## AIM OF THE EXERCISE:
Among the entries below, find the line with "REAR_WHEEL_R, REAR_AXLE_R, REAR_WHEEL)", then quote it and each following line up to and including the line with "for body, members", and nothing else.

## DATA PROVIDED:
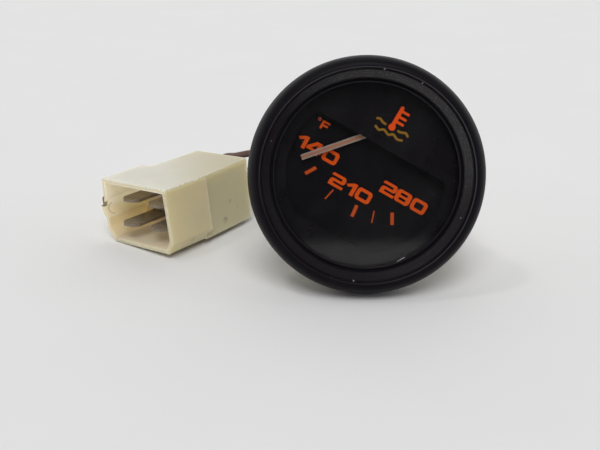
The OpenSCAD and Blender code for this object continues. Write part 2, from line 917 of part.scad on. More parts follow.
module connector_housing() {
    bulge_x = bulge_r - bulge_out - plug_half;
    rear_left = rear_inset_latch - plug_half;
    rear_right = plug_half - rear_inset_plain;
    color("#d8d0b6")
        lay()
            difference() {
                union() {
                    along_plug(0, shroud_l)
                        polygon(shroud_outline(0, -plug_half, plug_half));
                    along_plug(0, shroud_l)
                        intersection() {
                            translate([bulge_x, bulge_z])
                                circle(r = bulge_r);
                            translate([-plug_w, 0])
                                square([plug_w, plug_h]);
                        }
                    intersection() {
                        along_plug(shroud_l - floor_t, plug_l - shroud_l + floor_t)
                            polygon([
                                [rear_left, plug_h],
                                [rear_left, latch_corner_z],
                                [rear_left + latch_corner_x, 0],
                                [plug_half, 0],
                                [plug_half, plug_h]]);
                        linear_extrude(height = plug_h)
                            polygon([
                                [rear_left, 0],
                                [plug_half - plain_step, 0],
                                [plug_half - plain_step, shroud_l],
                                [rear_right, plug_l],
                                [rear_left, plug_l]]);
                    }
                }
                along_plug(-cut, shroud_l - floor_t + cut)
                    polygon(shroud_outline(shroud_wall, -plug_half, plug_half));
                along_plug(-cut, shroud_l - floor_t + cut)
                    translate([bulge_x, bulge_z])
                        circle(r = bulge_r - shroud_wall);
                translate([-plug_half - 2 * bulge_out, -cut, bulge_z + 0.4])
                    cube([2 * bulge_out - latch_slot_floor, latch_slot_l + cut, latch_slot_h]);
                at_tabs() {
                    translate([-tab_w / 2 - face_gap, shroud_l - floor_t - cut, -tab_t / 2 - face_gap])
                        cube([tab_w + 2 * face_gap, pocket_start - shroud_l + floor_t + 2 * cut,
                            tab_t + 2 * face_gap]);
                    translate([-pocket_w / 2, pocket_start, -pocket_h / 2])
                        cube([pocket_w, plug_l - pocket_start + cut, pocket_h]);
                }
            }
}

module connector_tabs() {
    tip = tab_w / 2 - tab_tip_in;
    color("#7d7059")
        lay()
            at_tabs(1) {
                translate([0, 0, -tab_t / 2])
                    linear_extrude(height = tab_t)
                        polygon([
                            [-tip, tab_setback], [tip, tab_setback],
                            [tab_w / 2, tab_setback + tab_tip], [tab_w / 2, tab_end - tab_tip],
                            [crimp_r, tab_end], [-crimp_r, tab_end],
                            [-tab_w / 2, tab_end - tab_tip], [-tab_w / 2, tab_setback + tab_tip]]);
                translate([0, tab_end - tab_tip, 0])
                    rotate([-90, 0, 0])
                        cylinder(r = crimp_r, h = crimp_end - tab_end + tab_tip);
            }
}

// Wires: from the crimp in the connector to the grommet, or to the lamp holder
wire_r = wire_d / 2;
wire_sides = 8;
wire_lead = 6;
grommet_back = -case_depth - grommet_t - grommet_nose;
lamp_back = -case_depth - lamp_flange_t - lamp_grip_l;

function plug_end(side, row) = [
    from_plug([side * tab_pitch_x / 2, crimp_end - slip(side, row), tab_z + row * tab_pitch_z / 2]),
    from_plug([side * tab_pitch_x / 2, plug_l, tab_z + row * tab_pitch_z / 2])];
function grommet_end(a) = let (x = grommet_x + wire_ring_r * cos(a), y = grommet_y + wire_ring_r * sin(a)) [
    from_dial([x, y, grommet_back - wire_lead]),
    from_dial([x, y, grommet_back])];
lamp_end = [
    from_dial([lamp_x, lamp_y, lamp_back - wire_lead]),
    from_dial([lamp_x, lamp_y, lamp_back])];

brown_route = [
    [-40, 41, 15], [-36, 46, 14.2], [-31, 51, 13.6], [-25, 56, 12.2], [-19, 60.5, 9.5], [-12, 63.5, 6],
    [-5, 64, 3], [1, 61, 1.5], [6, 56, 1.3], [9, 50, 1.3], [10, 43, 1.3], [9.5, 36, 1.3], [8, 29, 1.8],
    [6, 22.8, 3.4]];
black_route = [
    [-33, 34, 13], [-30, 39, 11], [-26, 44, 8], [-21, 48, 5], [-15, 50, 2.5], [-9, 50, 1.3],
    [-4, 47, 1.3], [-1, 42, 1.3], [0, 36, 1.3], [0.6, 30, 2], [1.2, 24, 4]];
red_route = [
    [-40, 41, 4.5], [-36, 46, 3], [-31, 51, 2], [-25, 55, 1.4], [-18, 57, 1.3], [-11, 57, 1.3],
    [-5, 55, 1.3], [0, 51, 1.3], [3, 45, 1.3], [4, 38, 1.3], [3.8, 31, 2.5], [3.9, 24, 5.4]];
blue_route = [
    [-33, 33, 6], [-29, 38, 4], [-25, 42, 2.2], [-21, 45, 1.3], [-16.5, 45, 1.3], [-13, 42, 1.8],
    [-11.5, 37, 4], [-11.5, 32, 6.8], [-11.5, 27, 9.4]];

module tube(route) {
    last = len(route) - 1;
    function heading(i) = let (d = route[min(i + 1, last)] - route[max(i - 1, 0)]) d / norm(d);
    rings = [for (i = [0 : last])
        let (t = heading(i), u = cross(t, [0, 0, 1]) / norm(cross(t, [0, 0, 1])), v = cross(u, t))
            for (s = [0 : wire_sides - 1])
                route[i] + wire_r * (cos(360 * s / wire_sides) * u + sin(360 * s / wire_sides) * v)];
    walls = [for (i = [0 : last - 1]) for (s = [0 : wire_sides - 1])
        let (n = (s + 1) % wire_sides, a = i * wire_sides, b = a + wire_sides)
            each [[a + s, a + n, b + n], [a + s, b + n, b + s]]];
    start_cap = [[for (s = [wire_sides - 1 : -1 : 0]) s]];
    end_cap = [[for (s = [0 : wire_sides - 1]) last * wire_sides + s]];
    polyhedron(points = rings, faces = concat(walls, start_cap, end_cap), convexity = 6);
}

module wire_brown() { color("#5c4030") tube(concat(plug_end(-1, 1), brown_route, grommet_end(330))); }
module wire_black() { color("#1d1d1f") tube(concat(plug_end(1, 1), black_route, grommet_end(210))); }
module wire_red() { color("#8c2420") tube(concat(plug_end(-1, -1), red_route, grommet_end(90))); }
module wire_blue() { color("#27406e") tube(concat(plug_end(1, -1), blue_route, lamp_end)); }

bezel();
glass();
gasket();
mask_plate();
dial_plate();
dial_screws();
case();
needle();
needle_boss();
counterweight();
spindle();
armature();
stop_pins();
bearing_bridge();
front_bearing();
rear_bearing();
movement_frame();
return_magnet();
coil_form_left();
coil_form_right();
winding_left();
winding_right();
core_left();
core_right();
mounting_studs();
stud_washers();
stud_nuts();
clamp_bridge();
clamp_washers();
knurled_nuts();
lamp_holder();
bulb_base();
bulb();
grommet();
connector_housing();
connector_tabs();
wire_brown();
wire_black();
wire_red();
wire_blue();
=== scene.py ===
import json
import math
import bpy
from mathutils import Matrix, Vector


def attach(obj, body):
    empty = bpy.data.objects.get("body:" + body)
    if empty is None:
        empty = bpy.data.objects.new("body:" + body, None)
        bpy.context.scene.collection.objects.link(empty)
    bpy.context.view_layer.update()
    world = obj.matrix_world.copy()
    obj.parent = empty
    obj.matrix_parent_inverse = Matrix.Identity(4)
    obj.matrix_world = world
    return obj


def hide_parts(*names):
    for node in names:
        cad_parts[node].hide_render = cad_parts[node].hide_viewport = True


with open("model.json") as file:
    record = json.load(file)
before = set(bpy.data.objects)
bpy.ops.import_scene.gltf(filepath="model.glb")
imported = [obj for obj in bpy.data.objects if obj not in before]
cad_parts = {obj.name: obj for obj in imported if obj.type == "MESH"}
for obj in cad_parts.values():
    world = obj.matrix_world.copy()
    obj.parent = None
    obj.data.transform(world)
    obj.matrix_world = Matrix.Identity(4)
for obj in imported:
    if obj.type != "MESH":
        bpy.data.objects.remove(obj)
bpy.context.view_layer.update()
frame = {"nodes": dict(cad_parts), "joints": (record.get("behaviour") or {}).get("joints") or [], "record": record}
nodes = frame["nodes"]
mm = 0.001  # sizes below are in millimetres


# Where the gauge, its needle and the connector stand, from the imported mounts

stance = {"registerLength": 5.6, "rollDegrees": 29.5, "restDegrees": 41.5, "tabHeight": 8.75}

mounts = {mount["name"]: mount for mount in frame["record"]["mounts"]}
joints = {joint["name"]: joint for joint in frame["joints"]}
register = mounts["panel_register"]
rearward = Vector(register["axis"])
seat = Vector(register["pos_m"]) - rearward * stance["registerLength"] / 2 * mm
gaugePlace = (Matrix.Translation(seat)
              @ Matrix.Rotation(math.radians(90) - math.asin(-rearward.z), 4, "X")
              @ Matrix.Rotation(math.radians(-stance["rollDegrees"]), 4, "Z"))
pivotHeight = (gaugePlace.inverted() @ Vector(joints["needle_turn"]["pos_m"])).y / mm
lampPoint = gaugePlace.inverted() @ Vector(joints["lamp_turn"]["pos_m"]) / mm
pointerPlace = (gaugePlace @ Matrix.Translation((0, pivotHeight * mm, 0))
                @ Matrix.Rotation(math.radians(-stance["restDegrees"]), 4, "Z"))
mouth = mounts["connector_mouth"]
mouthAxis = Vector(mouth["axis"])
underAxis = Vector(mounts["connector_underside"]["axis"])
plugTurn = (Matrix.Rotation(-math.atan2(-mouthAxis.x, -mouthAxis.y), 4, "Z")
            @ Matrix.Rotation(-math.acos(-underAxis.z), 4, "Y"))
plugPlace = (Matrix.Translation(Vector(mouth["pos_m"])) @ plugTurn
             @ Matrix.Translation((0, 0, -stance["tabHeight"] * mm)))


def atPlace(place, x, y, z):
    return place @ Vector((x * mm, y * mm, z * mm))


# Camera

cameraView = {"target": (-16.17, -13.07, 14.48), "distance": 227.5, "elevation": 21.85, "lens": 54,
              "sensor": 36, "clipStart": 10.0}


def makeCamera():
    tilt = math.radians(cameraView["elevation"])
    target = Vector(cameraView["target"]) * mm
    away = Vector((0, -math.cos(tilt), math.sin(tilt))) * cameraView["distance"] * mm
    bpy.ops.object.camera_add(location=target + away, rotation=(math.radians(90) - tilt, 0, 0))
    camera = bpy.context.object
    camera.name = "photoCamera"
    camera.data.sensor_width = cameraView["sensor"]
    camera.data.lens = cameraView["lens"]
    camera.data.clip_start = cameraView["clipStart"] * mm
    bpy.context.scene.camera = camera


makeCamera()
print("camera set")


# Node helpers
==
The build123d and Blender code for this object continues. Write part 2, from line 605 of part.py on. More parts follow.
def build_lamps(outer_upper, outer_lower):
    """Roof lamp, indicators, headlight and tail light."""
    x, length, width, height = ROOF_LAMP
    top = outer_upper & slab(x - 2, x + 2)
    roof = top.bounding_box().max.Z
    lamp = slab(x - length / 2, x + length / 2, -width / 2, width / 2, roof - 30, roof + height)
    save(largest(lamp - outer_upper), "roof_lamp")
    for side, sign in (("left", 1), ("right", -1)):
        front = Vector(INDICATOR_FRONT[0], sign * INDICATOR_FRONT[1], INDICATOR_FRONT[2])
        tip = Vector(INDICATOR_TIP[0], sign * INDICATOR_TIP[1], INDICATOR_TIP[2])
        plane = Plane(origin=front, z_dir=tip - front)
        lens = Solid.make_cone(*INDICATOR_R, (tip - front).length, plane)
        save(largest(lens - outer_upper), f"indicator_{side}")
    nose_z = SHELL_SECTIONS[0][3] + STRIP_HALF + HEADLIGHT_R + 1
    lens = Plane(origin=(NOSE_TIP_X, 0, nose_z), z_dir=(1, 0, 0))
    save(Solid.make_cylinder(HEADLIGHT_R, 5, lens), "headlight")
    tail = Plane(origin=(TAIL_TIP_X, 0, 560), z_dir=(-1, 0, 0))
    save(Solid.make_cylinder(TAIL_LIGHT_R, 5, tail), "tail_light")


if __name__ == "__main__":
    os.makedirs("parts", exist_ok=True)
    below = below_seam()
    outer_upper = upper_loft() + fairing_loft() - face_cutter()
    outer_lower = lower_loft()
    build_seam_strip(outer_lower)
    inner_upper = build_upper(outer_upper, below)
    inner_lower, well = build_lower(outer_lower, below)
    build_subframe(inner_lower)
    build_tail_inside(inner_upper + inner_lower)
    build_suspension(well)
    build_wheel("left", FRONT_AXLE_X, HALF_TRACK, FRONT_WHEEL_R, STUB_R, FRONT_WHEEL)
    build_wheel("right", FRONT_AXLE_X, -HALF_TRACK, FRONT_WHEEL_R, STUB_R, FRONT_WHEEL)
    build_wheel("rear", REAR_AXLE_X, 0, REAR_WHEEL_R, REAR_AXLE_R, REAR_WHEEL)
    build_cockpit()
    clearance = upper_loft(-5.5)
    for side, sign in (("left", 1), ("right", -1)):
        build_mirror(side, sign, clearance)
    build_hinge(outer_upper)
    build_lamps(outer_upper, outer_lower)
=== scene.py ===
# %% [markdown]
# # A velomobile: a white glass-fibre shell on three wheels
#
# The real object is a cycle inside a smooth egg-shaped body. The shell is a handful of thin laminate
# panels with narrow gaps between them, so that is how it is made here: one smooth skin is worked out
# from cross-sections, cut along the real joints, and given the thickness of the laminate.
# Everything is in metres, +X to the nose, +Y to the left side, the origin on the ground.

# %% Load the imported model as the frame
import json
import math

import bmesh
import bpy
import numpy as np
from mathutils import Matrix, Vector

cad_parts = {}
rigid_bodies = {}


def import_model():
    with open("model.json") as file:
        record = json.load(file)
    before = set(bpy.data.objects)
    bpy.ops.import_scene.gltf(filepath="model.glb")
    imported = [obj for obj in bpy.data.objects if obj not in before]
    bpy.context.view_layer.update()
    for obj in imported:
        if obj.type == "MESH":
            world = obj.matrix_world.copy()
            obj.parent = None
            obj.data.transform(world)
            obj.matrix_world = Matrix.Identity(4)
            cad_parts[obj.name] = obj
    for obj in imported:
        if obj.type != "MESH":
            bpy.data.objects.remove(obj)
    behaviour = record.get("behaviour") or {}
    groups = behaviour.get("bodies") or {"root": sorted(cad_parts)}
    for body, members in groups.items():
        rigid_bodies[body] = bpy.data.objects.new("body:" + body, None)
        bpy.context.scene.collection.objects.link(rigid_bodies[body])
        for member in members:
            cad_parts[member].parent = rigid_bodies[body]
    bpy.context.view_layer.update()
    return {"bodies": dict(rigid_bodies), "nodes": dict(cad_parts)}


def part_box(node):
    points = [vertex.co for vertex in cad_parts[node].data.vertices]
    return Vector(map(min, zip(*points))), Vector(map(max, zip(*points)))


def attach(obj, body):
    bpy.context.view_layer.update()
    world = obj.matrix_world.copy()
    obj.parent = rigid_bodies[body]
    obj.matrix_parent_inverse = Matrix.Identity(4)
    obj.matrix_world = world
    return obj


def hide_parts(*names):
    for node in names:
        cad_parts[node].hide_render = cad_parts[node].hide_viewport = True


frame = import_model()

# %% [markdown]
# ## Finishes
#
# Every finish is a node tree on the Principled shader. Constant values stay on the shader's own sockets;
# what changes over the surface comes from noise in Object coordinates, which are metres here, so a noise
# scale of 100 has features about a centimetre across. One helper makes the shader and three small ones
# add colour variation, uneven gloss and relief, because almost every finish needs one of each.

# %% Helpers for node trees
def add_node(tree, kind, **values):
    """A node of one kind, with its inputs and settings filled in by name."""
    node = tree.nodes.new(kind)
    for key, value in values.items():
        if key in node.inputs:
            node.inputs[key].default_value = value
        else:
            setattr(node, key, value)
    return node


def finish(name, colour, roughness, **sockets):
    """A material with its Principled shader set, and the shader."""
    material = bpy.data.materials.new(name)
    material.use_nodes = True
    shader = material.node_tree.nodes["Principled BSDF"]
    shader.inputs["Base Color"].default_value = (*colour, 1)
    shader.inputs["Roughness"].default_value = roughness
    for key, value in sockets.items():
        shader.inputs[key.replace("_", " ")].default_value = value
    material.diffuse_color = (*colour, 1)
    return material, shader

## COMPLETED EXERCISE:
    build_wheel("rear", REAR_AXLE_X, 0, REAR_WHEEL_R, REAR_AXLE_R, REAR_WHEEL)
    build_cockpit()
    clearance = upper_loft(-5.5)
    for side, sign in (("left", 1), ("right", -1)):
        build_mirror(side, sign, clearance)
    build_hinge(outer_upper)
    build_lamps(outer_upper, outer_lower)
=== scene.py ===
# %% [markdown]
# # A velomobile: a white glass-fibre shell on three wheels
#
# The real object is a cycle inside a smooth egg-shaped body. The shell is a handful of thin laminate
# panels with narrow gaps between them, so that is how it is made here: one smooth skin is worked out
# from cross-sections, cut along the real joints, and given the thickness of the laminate.
# Everything is in metres, +X to the nose, +Y to the left side, the origin on the ground.

# %% Load the imported model as the frame
import json
import math

import bmesh
import bpy
import numpy as np
from mathutils import Matrix, Vector

cad_parts = {}
rigid_bodies = {}


def import_model():
    with open("model.json") as file:
        record = json.load(file)
    before = set(bpy.data.objects)
    bpy.ops.import_scene.gltf(filepath="model.glb")
    imported = [obj for obj in bpy.data.objects if obj not in before]
    bpy.context.view_layer.update()
    for obj in imported:
        if obj.type == "MESH":
            world = obj.matrix_world.copy()
            obj.parent = None
            obj.data.transform(world)
            obj.matrix_world = Matrix.Identity(4)
            cad_parts[obj.name] = obj
    for obj in imported:
        if obj.type != "MESH":
            bpy.data.objects.remove(obj)
    behaviour = record.get("behaviour") or {}
    groups = behaviour.get("bodies") or {"root": sorted(cad_parts)}
    for body, members in groups.items():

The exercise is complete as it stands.